» YOUR GOAL
Please set the lines down again exactly, from the top of the entries through the line that contains "return piece".

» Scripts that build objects
┄┄┄┄┄┄

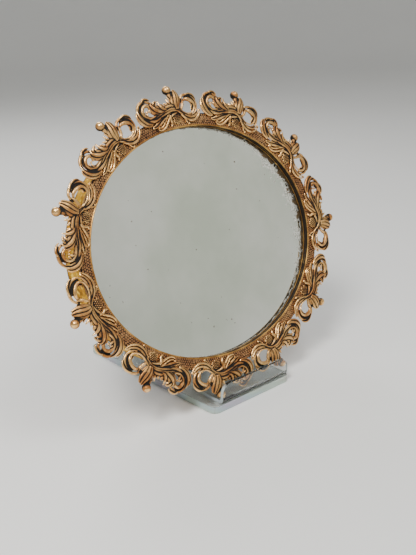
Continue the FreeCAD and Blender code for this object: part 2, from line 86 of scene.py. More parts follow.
def on_oval(along, reach, level):
    """World points from millimetres along the opening, outward from it and forward."""
    along, reach, level = np.broadcast_arrays(along, reach, level)
    turn = np.interp(np.mod(along, PERIMETER), ARCS, turns)
    out_x = np.cos(turn) / HALF_W
    out_y = np.sin(turn) / HALF_H
    length = np.hypot(out_x, out_y)
    x = HALF_W * np.cos(turn) + reach * out_x / length
    y = HALF_H * np.sin(turn) + reach * out_y / length
    return (CENTRE + (x[..., None] * ACROSS + y[..., None] * UP
                      + level[..., None] * OUT) * MM)


# ------------------------------------------------------------ mesh helpers
class Shape:
    """Collects vertices and faces of one piece."""

    def __init__(self):
        self.points = []
        self.faces = []
        self.count = 0

    def add(self, points, faces):
        self.points.append(np.asarray(points, float).reshape(-1, 3))
        self.faces.extend([tuple(i + self.count for i in face) for face in faces])
        self.count += len(self.points[-1])

    def build(self, name):
        mesh = bpy.data.meshes.new(name)
        mesh.from_pydata(np.concatenate(self.points).tolist(), [], self.faces)
        mesh.update()
        piece = bpy.data.objects.new(name, mesh)
        bpy.context.collection.objects.link(piece)
        return piece


def grid_faces(rows, columns, closed_rows, closed_columns):
    faces = []
    for i in range(rows if closed_rows else rows - 1):
        for j in range(columns if closed_columns else columns - 1):
            i2 = (i + 1) % rows
            j2 = (j + 1) % columns
            faces.append((i * columns + j, i * columns + j2,
                          i2 * columns + j2, i2 * columns + j))
    return faces


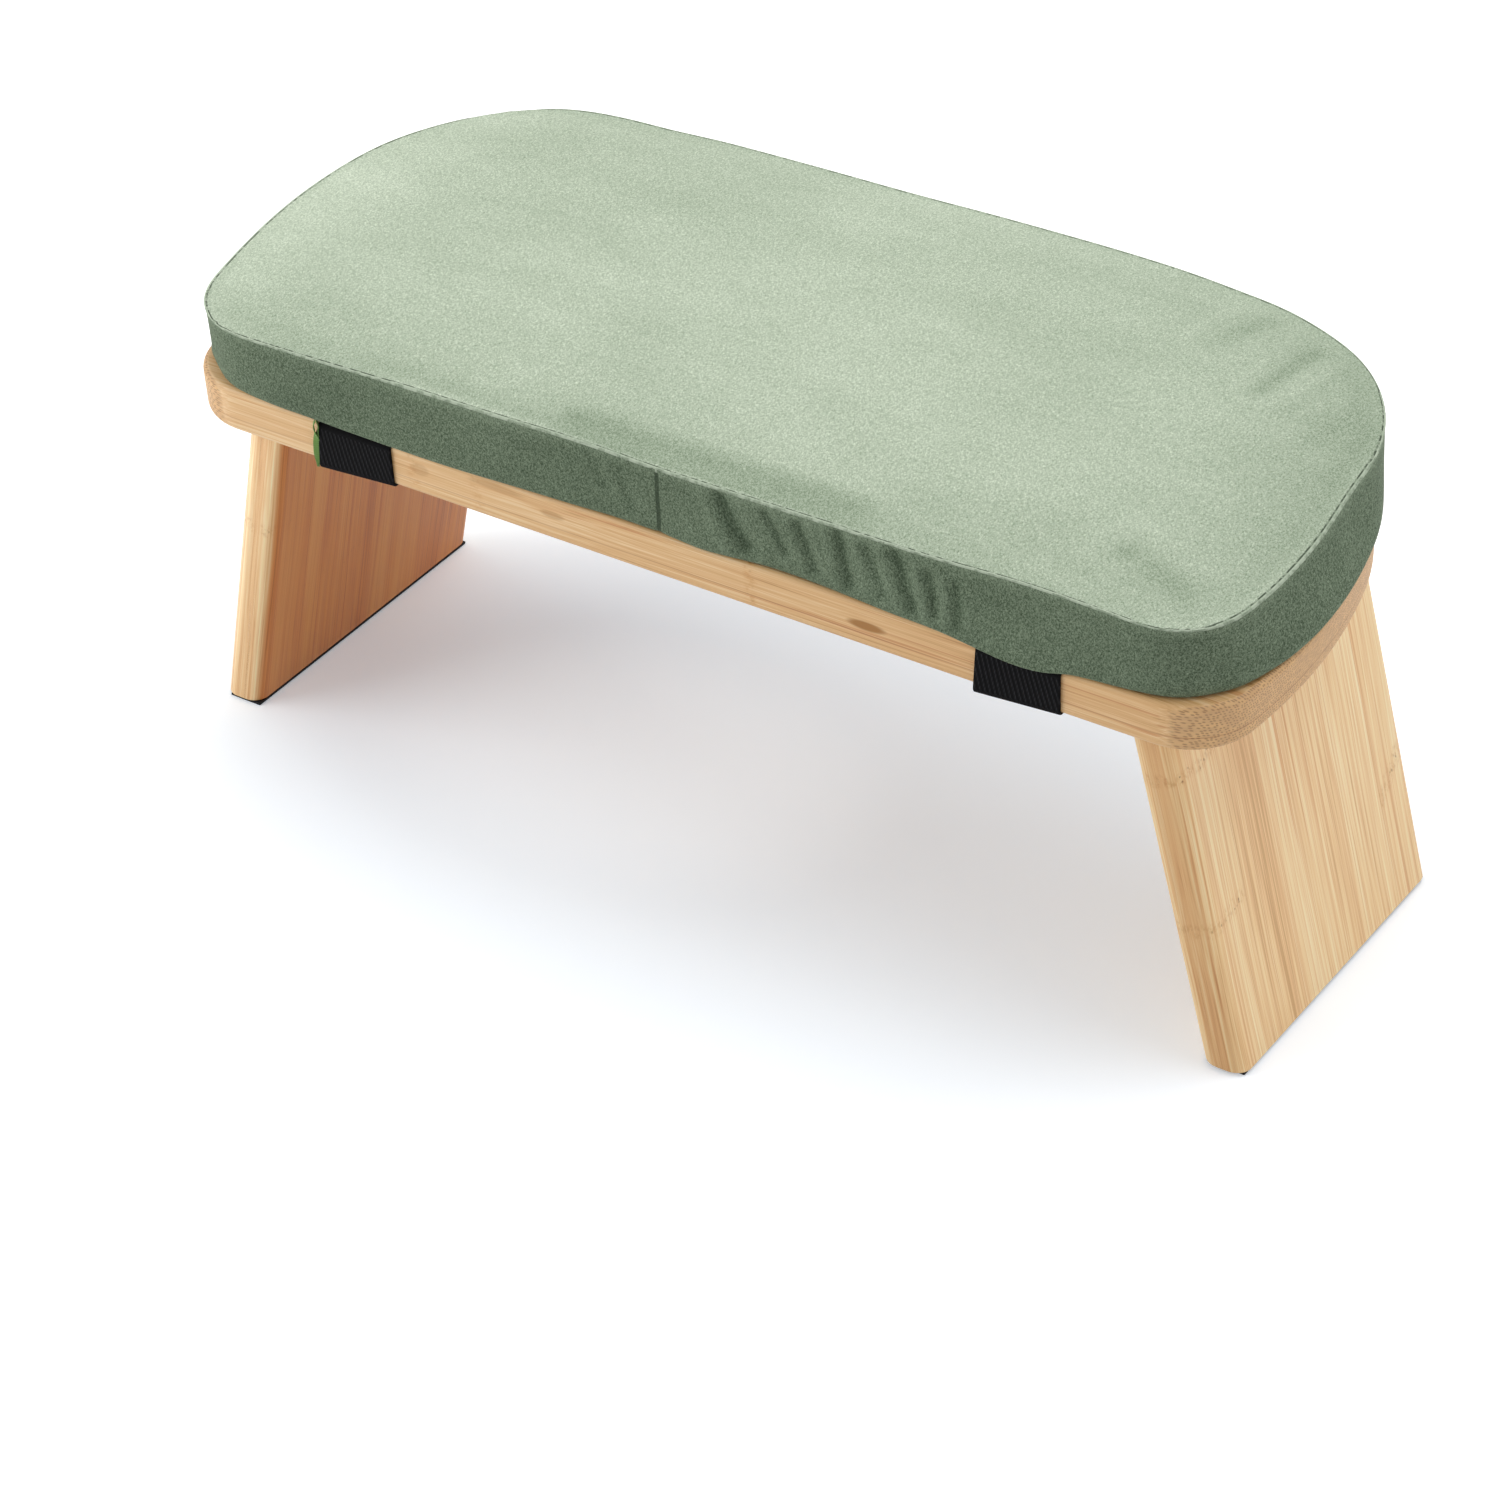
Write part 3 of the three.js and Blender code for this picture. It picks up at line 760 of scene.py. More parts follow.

┄┄┄┄┄┄

» RESULT FOR THIS TASK
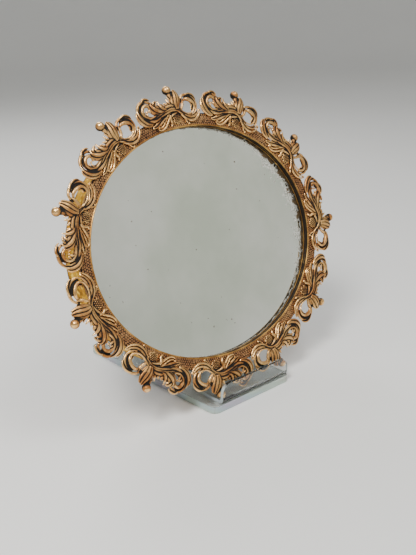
Continue the FreeCAD and Blender code for this object: part 2, from line 86 of scene.py. More parts follow.
def on_oval(along, reach, level):
    """World points from millimetres along the opening, outward from it and forward."""
    along, reach, level = np.broadcast_arrays(along, reach, level)
    turn = np.interp(np.mod(along, PERIMETER), ARCS, turns)
    out_x = np.cos(turn) / HALF_W
    out_y = np.sin(turn) / HALF_H
    length = np.hypot(out_x, out_y)
    x = HALF_W * np.cos(turn) + reach * out_x / length
    y = HALF_H * np.sin(turn) + reach * out_y / length
    return (CENTRE + (x[..., None] * ACROSS + y[..., None] * UP
                      + level[..., None] * OUT) * MM)


# ------------------------------------------------------------ mesh helpers
class Shape:
    """Collects vertices and faces of one piece."""

    def __init__(self):
        self.points = []
        self.faces = []
        self.count = 0

    def add(self, points, faces):
        self.points.append(np.asarray(points, float).reshape(-1, 3))
        self.faces.extend([tuple(i + self.count for i in face) for face in faces])
        self.count += len(self.points[-1])

    def build(self, name):
        mesh = bpy.data.meshes.new(name)
        mesh.from_pydata(np.concatenate(self.points).tolist(), [], self.faces)
        mesh.update()
        piece = bpy.data.objects.new(name, mesh)
        bpy.context.collection.objects.link(piece)
        return piece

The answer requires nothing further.